═══ DATASET ENTRIES ═══

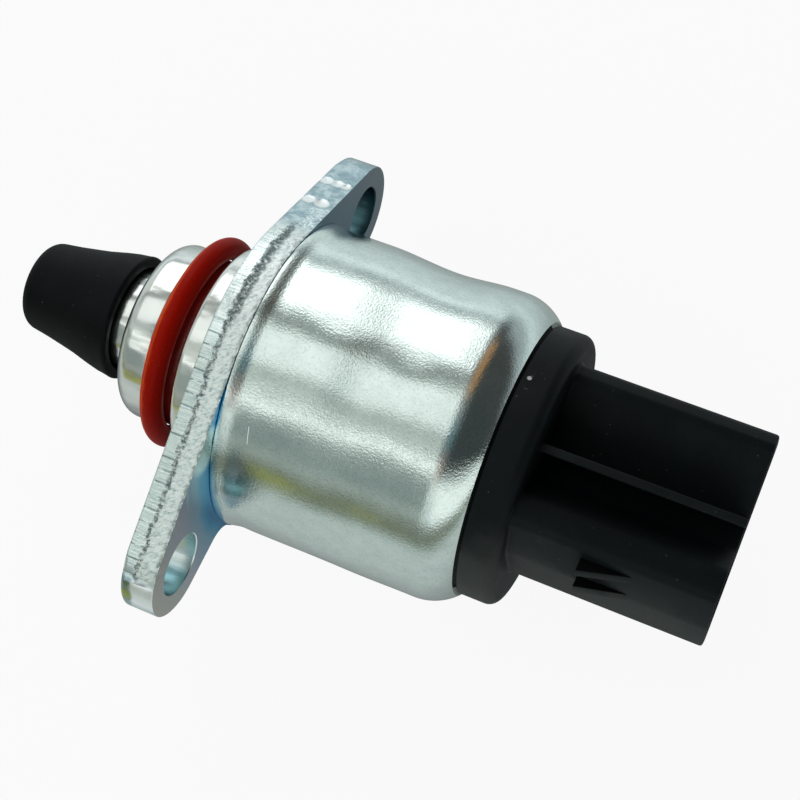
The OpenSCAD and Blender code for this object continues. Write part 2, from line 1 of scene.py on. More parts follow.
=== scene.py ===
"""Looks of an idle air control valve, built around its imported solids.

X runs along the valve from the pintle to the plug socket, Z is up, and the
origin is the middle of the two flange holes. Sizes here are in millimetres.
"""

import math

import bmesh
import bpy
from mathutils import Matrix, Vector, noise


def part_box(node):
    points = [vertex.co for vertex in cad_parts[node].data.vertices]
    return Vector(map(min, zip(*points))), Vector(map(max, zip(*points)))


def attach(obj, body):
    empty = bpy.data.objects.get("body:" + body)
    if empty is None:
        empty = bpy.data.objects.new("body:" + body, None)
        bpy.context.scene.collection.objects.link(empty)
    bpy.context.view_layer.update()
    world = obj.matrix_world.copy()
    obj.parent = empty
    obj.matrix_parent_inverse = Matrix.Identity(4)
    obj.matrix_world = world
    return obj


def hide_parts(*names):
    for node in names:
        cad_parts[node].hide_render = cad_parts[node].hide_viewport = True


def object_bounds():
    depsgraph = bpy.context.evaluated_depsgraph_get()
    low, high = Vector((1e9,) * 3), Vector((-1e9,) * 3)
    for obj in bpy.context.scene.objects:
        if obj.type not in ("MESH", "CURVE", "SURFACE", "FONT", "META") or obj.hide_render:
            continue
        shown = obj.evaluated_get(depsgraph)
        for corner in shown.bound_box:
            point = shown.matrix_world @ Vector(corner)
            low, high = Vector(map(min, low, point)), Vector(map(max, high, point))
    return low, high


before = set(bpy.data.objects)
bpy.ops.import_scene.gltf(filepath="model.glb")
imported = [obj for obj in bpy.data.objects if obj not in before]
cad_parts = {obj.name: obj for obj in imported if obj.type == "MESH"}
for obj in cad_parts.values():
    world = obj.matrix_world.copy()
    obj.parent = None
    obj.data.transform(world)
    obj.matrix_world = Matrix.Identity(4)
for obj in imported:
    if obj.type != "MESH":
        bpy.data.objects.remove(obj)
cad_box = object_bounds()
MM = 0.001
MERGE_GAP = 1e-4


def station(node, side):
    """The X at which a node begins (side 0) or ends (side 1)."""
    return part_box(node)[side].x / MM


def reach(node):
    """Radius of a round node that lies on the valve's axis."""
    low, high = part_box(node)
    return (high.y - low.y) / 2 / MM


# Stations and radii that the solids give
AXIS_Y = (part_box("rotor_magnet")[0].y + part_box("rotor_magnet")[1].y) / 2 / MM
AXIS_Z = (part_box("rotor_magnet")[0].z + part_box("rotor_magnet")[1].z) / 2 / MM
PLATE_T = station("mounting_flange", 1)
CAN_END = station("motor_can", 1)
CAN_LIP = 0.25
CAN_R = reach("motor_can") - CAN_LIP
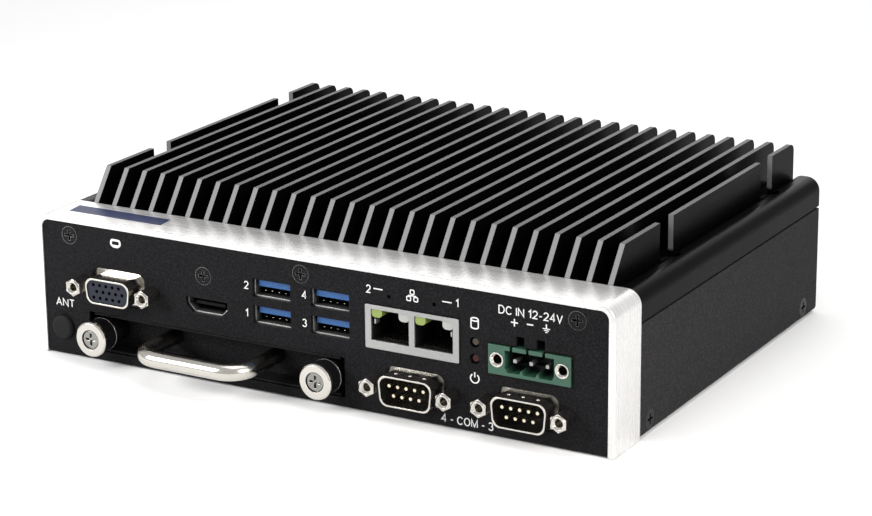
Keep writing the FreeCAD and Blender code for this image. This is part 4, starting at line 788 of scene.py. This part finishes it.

═══

- REQUIRED TASK
Repeat the records above exactly, from the first line to the last.

- SOLUTION FOR THIS EXERCISE
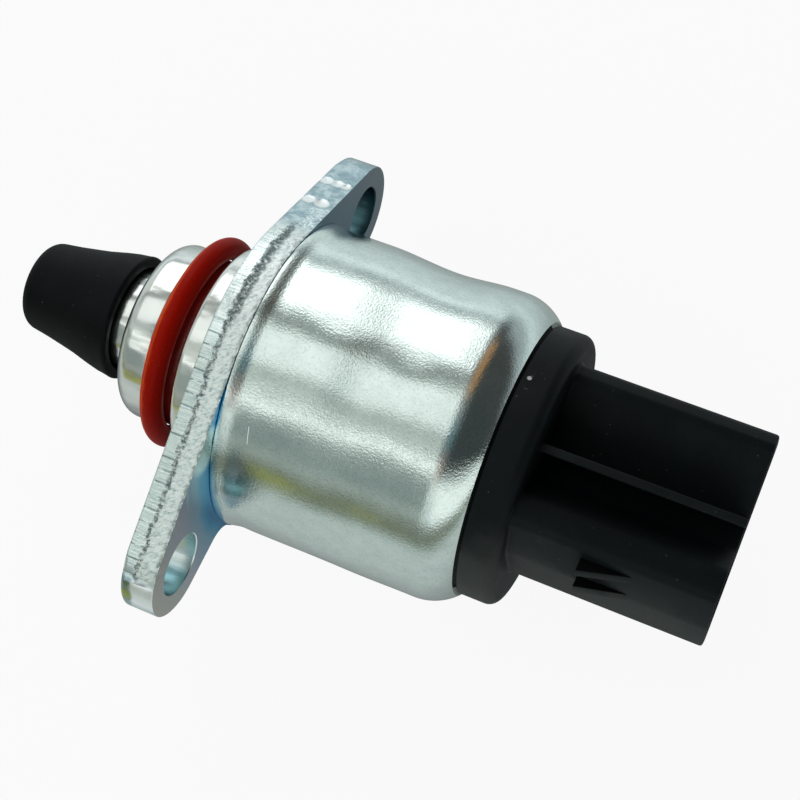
The OpenSCAD and Blender code for this object continues. Write part 2, from line 1 of scene.py on. More parts follow.
=== scene.py ===
"""Looks of an idle air control valve, built around its imported solids.

X runs along the valve from the pintle to the plug socket, Z is up, and the
origin is the middle of the two flange holes. Sizes here are in millimetres.
"""

import math

import bmesh
import bpy
from mathutils import Matrix, Vector, noise


def part_box(node):
    points = [vertex.co for vertex in cad_parts[node].data.vertices]
    return Vector(map(min, zip(*points))), Vector(map(max, zip(*points)))


def attach(obj, body):
    empty = bpy.data.objects.get("body:" + body)
    if empty is None:
        empty = bpy.data.objects.new("body:" + body, None)
        bpy.context.scene.collection.objects.link(empty)
    bpy.context.view_layer.update()
    world = obj.matrix_world.copy()
    obj.parent = empty
    obj.matrix_parent_inverse = Matrix.Identity(4)
    obj.matrix_world = world
    return obj


def hide_parts(*names):
    for node in names:
        cad_parts[node].hide_render = cad_parts[node].hide_viewport = True


def object_bounds():
    depsgraph = bpy.context.evaluated_depsgraph_get()
    low, high = Vector((1e9,) * 3), Vector((-1e9,) * 3)
    for obj in bpy.context.scene.objects:
        if obj.type not in ("MESH", "CURVE", "SURFACE", "FONT", "META") or obj.hide_render:
            continue
        shown = obj.evaluated_get(depsgraph)
        for corner in shown.bound_box:
            point = shown.matrix_world @ Vector(corner)
            low, high = Vector(map(min, low, point)), Vector(map(max, high, point))
    return low, high


before = set(bpy.data.objects)
bpy.ops.import_scene.gltf(filepath="model.glb")
imported = [obj for obj in bpy.data.objects if obj not in before]
cad_parts = {obj.name: obj for obj in imported if obj.type == "MESH"}
for obj in cad_parts.values():
    world = obj.matrix_world.copy()
    obj.parent = None
    obj.data.transform(world)
    obj.matrix_world = Matrix.Identity(4)
for obj in imported:
    if obj.type != "MESH":
        bpy.data.objects.remove(obj)
cad_box = object_bounds()
MM = 0.001
MERGE_GAP = 1e-4


def station(node, side):
    """The X at which a node begins (side 0) or ends (side 1)."""
    return part_box(node)[side].x / MM


def reach(node):
    """Radius of a round node that lies on the valve's axis."""
    low, high = part_box(node)
    return (high.y - low.y) / 2 / MM


# Stations and radii that the solids give
AXIS_Y = (part_box("rotor_magnet")[0].y + part_box("rotor_magnet")[1].y) / 2 / MM
AXIS_Z = (part_box("rotor_magnet")[0].z + part_box("rotor_magnet")[1].z) / 2 / MM
PLATE_T = station("mounting_flange", 1)
CAN_END = station("motor_can", 1)
CAN_LIP = 0.25
CAN_R = reach("motor_can") - CAN_LIP
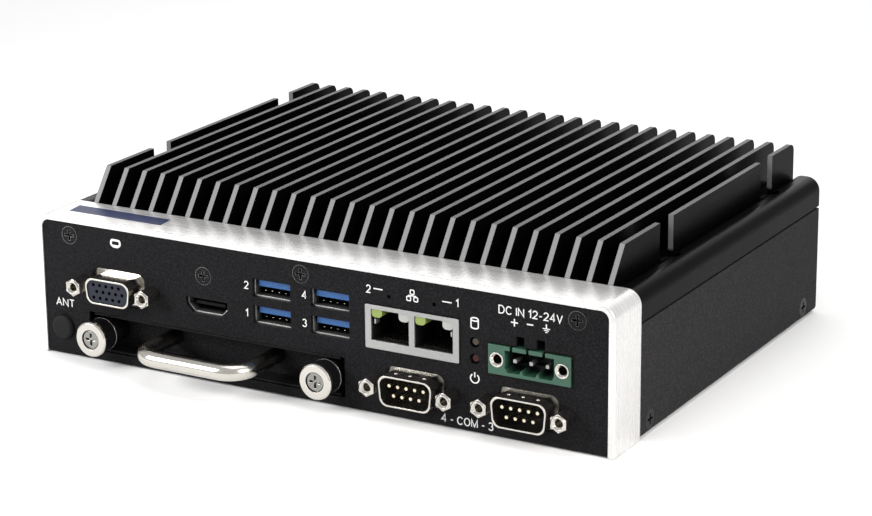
Keep writing the FreeCAD and Blender code for this image. This is part 4, starting at line 788 of scene.py. This part finishes it.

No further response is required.